I’ve been thinking about storytelling in games for a long time, since before I became a professional developer even. For years I chased immersion and used the techniques I described above. But I knew there had to be more. Now I am seeing hope, in games like FTL, in Spelunky, in Rebuild, in Dwarf Fortress, perhaps in Minecraft. It’s not the discovery of something blindingly new, but more suddenly looking at things in a different way. (And then seeing a trail leading from these games back in time to older games. It was there all along.) I don’t know where this trail will lead. I’m sure it will be different from where we were before. I can’t wait to find out.

Comments 8

  1. Tim Manning wrote:

    The battle for game designers must be fought on a number of fronts. Players understand what is called schema, the conventional way of operating. If you change this too radically players dont understand, lose the thread and get lost. The schema is a defined route and its the expectation that makes it comfortable and allows progress.

    This is true in many other aspects of life. Change the formula too quickly and too radically and the player/user loses control – movie genre, website navigation. Make them too different and we, the users, dont understand.

    Posted 13 Feb 2013 at 10:02
  2. Jurie wrote:

    Yes, good point, both sides have to learn how to use the conventions of a medium, and you can’t change too quickly. You can see the same in the development of TV, e.g.

    Posted 13 Feb 2013 at 12:43
  3. Chris Crawford wrote:

    You left out the branching tree, perhaps out of good taste. Yet for all its execrability, the branching tree continues to appear in the designs of the brighter-eyed and bushier-tailed.

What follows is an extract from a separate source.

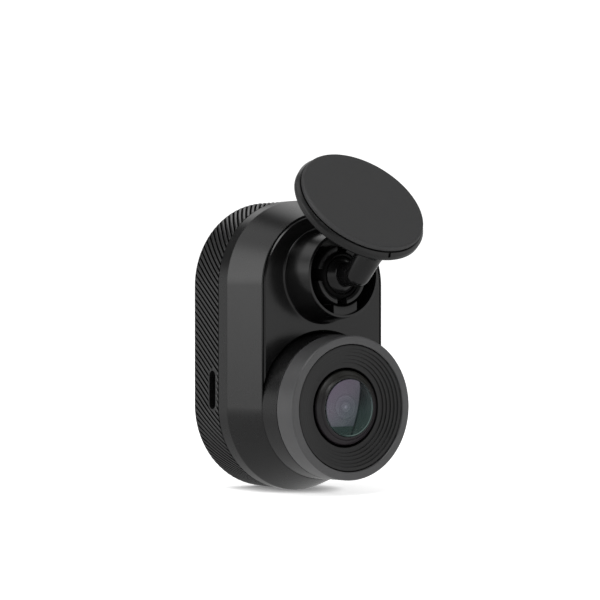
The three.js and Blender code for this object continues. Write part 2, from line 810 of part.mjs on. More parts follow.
const usbBack = -9.1;
const usbFace = -BODY_R + WALL + GAP;
let usb = slabYZ(slotShape(USB_Y, USB_Z, 2.6, 7.5), usbFace, usbBack, 5)
  .subtract(slabYZ(slotShape(USB_Y, USB_Z, 2.0, 6.9), usbFace - 1, usbBack - 0.6, 5))
  .add(box(usbFace + 0.8, usbBack - 0.3, USB_Y - 0.35, USB_Y + 0.25, USB_Z - 1.9, USB_Z + 1.9));
add("usb_socket", usb, "metal");

const cardSocket = box(-0.8, 14.0, CARD_Y - 0.95, BOARD_FRONT_Y - GAP, CARD_Z - 7.1, CARD_Z + 7.1)
  .subtract(box(0, 15, CARD_Y - 0.6, CARD_Y + 0.6, CARD_Z - 5.75, CARD_Z + 5.75));
add("card_socket", cardSocket, "metal");

const card = new THREE.Shape();
card.moveTo(0.2, CARD_Z - 5.5);
card.lineTo(15.2, CARD_Z - 5.5);
card.lineTo(15.2, CARD_Z + 5.5);
card.lineTo(8.0, CARD_Z + 5.5);
card.lineTo(6.6, CARD_Z + 4.2);
card.lineTo(0.2, CARD_Z + 4.2);
add("memory_card", slabXZ(card, CARD_Y - 0.35, CARD_Y + 0.35), "chip");

const can = box(-7.0, 7.0, -5.9, BOARD_FRONT_Y - GAP, 35.6, 47.0).subtract(
  box(-6.75, 6.75, -5.65, -3, 35.85, 46.75),
);
add("shield_can", can, "metal");
add("processor", box(-6.2, 1.8, -5.1, BOARD_FRONT_Y - GAP, 37.2, 45.2), "chip");
add("memory_chip", box(2.5, 6.3, -5.0, BOARD_FRONT_Y - GAP, 38.0, 44.5), "chip");

add(
  "backup_cell",
  slabXZ(roundedRect(-8.0, 8.0, 31.0, 46.0, 1.5), -14.2, -9.6, 3),
  "cell",
);
add("foam_pad", box(-6.0, 6.0, -9.45, -6.05, 36.4, 45.0), "foam");

add(
  "speaker",
  turned(
    [
      [0, -1.5],
      [2.0, -1.3],
      [3.6, -0.5],
      [4.1, -0.15],
      [5.0, -0.15],
      [5.0, BOARD_BACK_Y + GAP],
      [0, BOARD_BACK_Y + GAP],
    ],
    { n: 18, z: SPEAKER_Z },
  ),
  "inner",
);
add("microphone", box(-1.9, 1.9, BOARD_BACK_Y + GAP, -1.6, MIC_Z - 1.5, MIC_Z + 1.5), "metal");
for (const [side, x] of [
  ["left", -LED_X],
  ["right", LED_X],
]) {
  add("led_" + side, box(x - 0.8, x + 0.8, BOARD_BACK_Y + GAP, -1.95, LED_Z - 0.4, LED_Z + 0.4), "clear");
  add(
    "light_pipe_" + side,
    turned(
      [
        [0, REAR_Y - 0.05],
        [0.8, REAR_Y - 0.05],
        [0.8, REAR_Y - 1.4 - GAP],
        [1.35, REAR_Y - 1.4 - GAP],
        [1.35, -0.1],
        [0.8, -0.1],
        [0.8, -1.8],
        [0, -1.8],
      ],
      { n: 12, x, z: LED_Z },
    ),
    "clear",
  );
}
add("wifi_antenna", box(-5.0, 5.0, -13.6, -10.2, 48.3, 48.6), "gold");

// Round action button on the rear face, with its tactile switch on the board.
add(
  "action_button",
  turned(
    [
      [0, REAR_Y - 0.45],
      [3.5, REAR_Y - 0.35],
      [BUTTON_R - 0.5, REAR_Y - 0.15],
      [BUTTON_R, REAR_Y - 0.45],
      [BUTTON_R, REAR_Y - 1.4 - GAP],
      [BUTTON_R + 0.8, REAR_Y - 1.4 - GAP],
      [BUTTON_R + 0.8, -0.15],
      [1.2, -0.15],
      [1.2, -0.75],
      [0, -0.75],
    ],
    { n: 24, z: BUTTON_Z },
  ),
  "panel",
);
add(
  "button_switch",
  box(-2.6, 2.6, BOARD_BACK_Y + GAP, -1.9, BUTTON_Z - 2.6, BUTTON_Z + 2.6).add(
    rodY(1.0, -2.2, -1.4, 0, BUTTON_Z, 12),
  ),
  "metal",
);

const dashCamera = new THREE.Group();
dashCamera.add(camera);
export default dashCamera;
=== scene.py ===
import json
import math

import bmesh
import bpy
import numpy as np
from mathutils import Matrix, Vector


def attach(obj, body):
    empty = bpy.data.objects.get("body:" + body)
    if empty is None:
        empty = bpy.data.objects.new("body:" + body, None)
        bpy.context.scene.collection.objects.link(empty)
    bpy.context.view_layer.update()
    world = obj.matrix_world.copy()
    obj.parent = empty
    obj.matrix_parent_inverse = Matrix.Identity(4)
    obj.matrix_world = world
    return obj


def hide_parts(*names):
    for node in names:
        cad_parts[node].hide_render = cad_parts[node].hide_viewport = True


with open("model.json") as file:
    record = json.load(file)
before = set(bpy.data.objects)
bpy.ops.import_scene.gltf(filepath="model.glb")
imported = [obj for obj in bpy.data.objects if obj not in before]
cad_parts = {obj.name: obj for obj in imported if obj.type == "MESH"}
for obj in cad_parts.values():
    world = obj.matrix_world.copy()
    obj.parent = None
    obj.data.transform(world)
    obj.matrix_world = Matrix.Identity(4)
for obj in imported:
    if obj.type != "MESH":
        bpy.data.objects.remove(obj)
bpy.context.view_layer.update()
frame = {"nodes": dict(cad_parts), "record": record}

# ---------------------------------------------------------------- the part's own dimensions, in mm
BODY_R, BODY_H = 15.65, 53.0
LOW_Z = BODY_R
STRAIGHT = BODY_H - 2 * BODY_R
HIGH_Z = LOW_Z + STRAIGHT
SOCKET_Z, BALL_Y = 39.2, -21.5
PAD = np.array([0.0, -30.45, 52.35])  # the adhesive face's centre, which is the row's origin
DISC_TILT = math.radians(43)
N_DISC = np.array([0.0, -math.cos(DISC_TILT), math.sin(DISC_TILT)])
DOWN = np.array([0.0, -math.sin(DISC_TILT), -math.cos(DISC_TILT)])
ELBOW = np.array([0.0, -28.5, 39.4])
POST_OFF = float((ELBOW - PAD) @ DOWN)
ELBOW_DEPTH = -float((ELBOW - PAD) @ N_DISC)
FLOOR_Z = -0.05235
scene = bpy.context.scene


def row(p):
    """Points in the design frame, in mm, as points in the row frame, in metres."""
    return (np.asarray(p, float) - PAD) / 1000.0


# ---------------------------------------------------------------- mesh making
def make(name, verts, faces, angle=32, weighted=True):
    mesh = bpy.data.meshes.new(name)
    mesh.from_pydata([tuple(v) for v in verts], [], faces)
    bm = bmesh.new()
    bm.from_mesh(mesh)
    bmesh.ops.remove_doubles(bm, verts=bm.verts, dist=2e-7)
    bmesh.ops.recalc_face_normals(bm, faces=bm.faces)
    bm.to_mesh(mesh)
    bm.free()
    obj = bpy.data.objects.new(name, mesh)
    scene.collection.objects.link(obj)
    smooth(obj, angle, weighted)
    return obj


def smooth(obj, angle=32, weighted=True):
    mesh = obj.data
    mesh.shade_smooth()
    mesh.set_sharp_from_angle(angle=math.radians(angle))
    for m in [m for m in obj.modifiers if m.type == "WEIGHTED_NORMAL"]:
        obj.modifiers.remove(m)
    if weighted:
        m = obj.modifiers.new("normals", "WEIGHTED_NORMAL")
        m.keep_sharp = True
        m.weight = 80


def quads(nu, nv, close_u=True, close_v=False):
    out = []
    for i in range(nu if close_u else nu - 1):
        a = i * nv
        b = ((i + 1) % nu) * nv
        for j in range(nv if close_v else nv - 1):
            k = (j + 1) % nv
            out.append((a + j, b + j, b + k, a + k))
    return out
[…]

    I have long thumped away at the importance of expanding the verb set, but now I have added another commandment to my stone tablets: the statement of affinity, usually in indirect form, should lie at the core of interactive storytelling.

    Lastly, a semi-self-aggrandizing comment: the second edition of my book on interactive storytelling is now out. The good news is that I greatly revised it to reflect the many changes in the last 10 years. The bad news is that, realizing that it will likely be used as a textbook, they raised the price.

    Posted 13 Feb 2013 at 16:47
  4. Jurie wrote:

    This blog post is a hand-wave-y pot-shot at current techniques. As Harvey Smith just pointed out to me on Twitter: it’s not very original, and a seasoned game designer will easily find some holes.

    What I hope to do is continue this argument and say a few things that are a bit more original. I tried for a few years to write it all in one, scintillating essay, but I’m not an experienced enough writer for that. So I’m taking small steps.

    I’d love to read more about the important of statements of affinity. And perhaps I can convince your publisher that I am an Influential Blogger and they should send me a review copy.

    Posted 13 Feb 2013 at 16:56
  5. Boris Bauer wrote:

    Actually I’ve seen some variations of storytelling in games I quite liked, but I’ve never seen games that took that much further:

    1. Sidekicks: In Beyond Good And Evil your uncle (who happens to be a “pig”) Pey’j is merely a funny side kick that reacts to contexts e.g. giving hints, doing small talk, and cooperating when opening doors, doing combo moves, etc. Left For Dead or Half-Life 2 also used that to some limited extent. But I never saw games that took that much further and reflected more of the progressing story and your actions outside cutscenes.

    2. Alignments/Change of behavior: In games like Gothic whole villages and factions of people suddenly react differently to you in dialogue and action depending on who you joined and what you did (although usually picking from a small set of discrete options). If games go a bit further there and combine NPC reactions and timeline (classic chronological story telling) to some extent this would obviously help to create and reflect your own story. The one you created by the way you handled dialogues and acted.

    But I guess when we go into that direction we always hit a limit when adding more and more possibilities, which at least in “AAA” games usually means tons of animations, audio recordings, well readable AI reactions, etc.

    BTW: Jurie, I’m curious what you saw e.g. in Spelunky, Minecraft, etc.? Do you mean the fact that changing environments, exploring, finding new meta games in the game, etc. already offer you enough options that don’t need a scripted story on top of it? Or where does it take your mind…? :)

    Posted 15 Feb 2013 at 5:58
  6. Jurie wrote:

    Hi Boris. Those are good points. There are more techniques: my point was that these are very common and they are perhaps being overused.

    Re Spelunky, Minecraft etc.: what I see are deep possibility spaces and more interesting stories that emerge.

    I have more things to say about this, hopefully I can express them in blog posts sometime this decade :)

    Posted 15 Feb 2013 at 12:32
  7. Boris Bauer wrote:

    I noticed that I got a bit excited about the topic and my train of thoughts got a bit side tracked: I was already thinking of just slightly more dynamic ways to “trigger” story telling that were explored a bit but still are underused.

    I’ll sit back, sort my thoughts, and wait for your next post on story telling. And I don’t mind if they are infrequent and episodic. That leaves more space for discussion. ;)

    Posted 16 Feb 2013 at 2:50
  8. Sik wrote:

    I know this post is old, but since it’s the newest one as I write this…

    The real problem you seem to be talking about doesn’t seem to be the techniques per se, but rather storytelling in general. As long as you’re trying to tell a specific story you’re taking control away from the player. You may be able to let the player control in the order in which things happen and such, but ultimately it’s still all scripted in some way. Let the player control the story and you aren’t telling a story anymore, but rather you’re providing a setting for the player to work with (which also means you’ll need to approach it with a completely different mindset).

    Mind you, the techniques you describe still can have their place, especially for games which merely have an excuse plot (i.e. where the plot is there just to justify the gameplay rather than being important). In fact that’s where their use originated. You may use cutscenes or scripted events to give an excuse as to why something happens in a specific way and then let the player move on as usual.